TO BE DONE –
In the entries below, which lines run from the one containing "Model this object" to the one containing "back_board_edge_gap = 0.8"? Copy exactly those lines, ends included, and no others.

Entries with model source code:
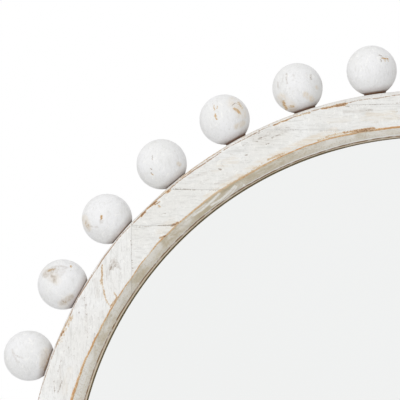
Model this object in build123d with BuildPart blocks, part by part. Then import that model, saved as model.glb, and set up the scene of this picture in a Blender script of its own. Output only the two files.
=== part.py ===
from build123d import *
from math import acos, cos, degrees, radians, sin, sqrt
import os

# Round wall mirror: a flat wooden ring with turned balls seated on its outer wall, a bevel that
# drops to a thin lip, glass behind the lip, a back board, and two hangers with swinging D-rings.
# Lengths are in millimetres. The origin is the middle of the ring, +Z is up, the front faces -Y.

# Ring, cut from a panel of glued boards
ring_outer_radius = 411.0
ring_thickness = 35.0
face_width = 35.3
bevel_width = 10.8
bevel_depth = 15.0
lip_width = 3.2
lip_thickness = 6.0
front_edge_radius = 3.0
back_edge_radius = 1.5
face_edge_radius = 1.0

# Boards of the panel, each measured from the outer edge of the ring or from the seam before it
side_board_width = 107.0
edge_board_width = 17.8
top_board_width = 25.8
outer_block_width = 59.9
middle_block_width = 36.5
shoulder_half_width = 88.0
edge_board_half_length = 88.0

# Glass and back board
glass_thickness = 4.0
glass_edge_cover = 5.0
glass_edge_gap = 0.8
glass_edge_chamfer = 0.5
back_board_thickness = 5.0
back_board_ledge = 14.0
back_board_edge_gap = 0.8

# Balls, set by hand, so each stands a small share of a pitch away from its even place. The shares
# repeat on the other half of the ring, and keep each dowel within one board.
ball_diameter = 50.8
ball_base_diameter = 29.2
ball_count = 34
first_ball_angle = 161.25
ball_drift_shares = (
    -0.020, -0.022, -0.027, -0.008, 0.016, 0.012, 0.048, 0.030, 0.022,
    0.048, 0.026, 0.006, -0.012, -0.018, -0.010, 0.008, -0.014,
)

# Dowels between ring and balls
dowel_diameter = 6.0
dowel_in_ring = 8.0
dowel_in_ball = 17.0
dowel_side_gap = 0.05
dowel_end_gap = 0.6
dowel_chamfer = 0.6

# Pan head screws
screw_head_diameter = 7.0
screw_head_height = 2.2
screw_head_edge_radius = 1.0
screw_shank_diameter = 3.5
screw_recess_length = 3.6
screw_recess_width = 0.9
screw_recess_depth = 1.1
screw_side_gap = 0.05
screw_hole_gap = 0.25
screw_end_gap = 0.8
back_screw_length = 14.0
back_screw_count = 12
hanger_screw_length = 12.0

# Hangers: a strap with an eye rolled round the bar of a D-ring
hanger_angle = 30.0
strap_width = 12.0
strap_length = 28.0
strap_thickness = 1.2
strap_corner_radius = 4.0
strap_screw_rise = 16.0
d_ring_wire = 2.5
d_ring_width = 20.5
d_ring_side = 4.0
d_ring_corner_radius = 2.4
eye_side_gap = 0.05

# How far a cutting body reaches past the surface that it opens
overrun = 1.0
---
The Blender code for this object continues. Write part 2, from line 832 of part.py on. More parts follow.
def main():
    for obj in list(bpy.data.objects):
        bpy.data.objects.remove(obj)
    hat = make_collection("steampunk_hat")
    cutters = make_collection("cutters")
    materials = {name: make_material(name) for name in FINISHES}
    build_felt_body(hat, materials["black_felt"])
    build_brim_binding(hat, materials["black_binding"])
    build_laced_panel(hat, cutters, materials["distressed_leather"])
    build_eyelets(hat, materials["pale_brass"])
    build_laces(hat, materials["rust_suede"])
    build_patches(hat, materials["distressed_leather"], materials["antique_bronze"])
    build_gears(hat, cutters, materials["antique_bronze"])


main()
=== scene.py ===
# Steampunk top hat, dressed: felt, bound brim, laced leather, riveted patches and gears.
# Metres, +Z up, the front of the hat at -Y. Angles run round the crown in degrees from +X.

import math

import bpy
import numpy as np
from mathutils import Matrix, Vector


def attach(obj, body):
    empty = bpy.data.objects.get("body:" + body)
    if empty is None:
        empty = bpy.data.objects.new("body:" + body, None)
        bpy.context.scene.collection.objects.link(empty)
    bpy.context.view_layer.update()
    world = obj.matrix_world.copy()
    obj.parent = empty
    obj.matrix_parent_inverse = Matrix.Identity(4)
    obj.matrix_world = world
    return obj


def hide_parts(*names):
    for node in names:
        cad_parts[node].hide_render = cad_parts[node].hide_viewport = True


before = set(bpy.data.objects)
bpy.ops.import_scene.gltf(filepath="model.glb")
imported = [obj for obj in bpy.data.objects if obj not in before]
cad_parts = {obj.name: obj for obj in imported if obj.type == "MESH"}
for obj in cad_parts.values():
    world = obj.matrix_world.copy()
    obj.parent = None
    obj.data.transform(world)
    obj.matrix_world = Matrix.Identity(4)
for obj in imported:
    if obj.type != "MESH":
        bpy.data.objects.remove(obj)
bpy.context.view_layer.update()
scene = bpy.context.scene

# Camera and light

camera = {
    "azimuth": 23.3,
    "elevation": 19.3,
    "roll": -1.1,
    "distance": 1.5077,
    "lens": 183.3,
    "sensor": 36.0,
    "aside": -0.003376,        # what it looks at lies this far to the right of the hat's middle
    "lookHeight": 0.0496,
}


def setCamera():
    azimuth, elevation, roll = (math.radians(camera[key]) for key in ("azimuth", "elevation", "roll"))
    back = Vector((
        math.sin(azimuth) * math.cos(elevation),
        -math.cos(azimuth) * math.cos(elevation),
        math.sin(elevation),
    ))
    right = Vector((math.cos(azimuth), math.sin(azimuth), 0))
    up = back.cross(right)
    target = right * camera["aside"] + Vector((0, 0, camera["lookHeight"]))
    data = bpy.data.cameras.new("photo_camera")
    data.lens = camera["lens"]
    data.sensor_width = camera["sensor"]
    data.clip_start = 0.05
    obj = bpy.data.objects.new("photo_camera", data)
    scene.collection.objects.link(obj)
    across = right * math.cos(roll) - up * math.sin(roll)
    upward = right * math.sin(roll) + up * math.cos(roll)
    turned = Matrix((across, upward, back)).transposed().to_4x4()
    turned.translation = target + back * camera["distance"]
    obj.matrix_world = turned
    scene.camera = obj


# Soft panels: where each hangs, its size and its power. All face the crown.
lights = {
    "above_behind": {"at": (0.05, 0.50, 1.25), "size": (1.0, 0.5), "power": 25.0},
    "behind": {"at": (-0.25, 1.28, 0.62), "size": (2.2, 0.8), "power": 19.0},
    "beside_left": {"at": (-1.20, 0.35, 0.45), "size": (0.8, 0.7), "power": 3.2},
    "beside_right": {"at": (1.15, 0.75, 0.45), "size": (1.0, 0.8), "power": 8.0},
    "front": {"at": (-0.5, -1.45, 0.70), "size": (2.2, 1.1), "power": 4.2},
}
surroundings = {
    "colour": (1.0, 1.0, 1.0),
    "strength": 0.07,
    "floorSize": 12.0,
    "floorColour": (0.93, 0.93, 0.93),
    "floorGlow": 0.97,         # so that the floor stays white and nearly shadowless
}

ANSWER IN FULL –
Model this object in build123d with BuildPart blocks, part by part. Then import that model, saved as model.glb, and set up the scene of this picture in a Blender script of its own. Output only the two files.
=== part.py ===
from build123d import *
from math import acos, cos, degrees, radians, sin, sqrt
import os

# Round wall mirror: a flat wooden ring with turned balls seated on its outer wall, a bevel that
# drops to a thin lip, glass behind the lip, a back board, and two hangers with swinging D-rings.
# Lengths are in millimetres. The origin is the middle of the ring, +Z is up, the front faces -Y.

# Ring, cut from a panel of glued boards
ring_outer_radius = 411.0
ring_thickness = 35.0
face_width = 35.3
bevel_width = 10.8
bevel_depth = 15.0
lip_width = 3.2
lip_thickness = 6.0
front_edge_radius = 3.0
back_edge_radius = 1.5
face_edge_radius = 1.0

# Boards of the panel, each measured from the outer edge of the ring or from the seam before it
side_board_width = 107.0
edge_board_width = 17.8
top_board_width = 25.8
outer_block_width = 59.9
middle_block_width = 36.5
shoulder_half_width = 88.0
edge_board_half_length = 88.0

# Glass and back board
glass_thickness = 4.0
glass_edge_cover = 5.0
glass_edge_gap = 0.8
glass_edge_chamfer = 0.5
back_board_thickness = 5.0
back_board_ledge = 14.0
back_board_edge_gap = 0.8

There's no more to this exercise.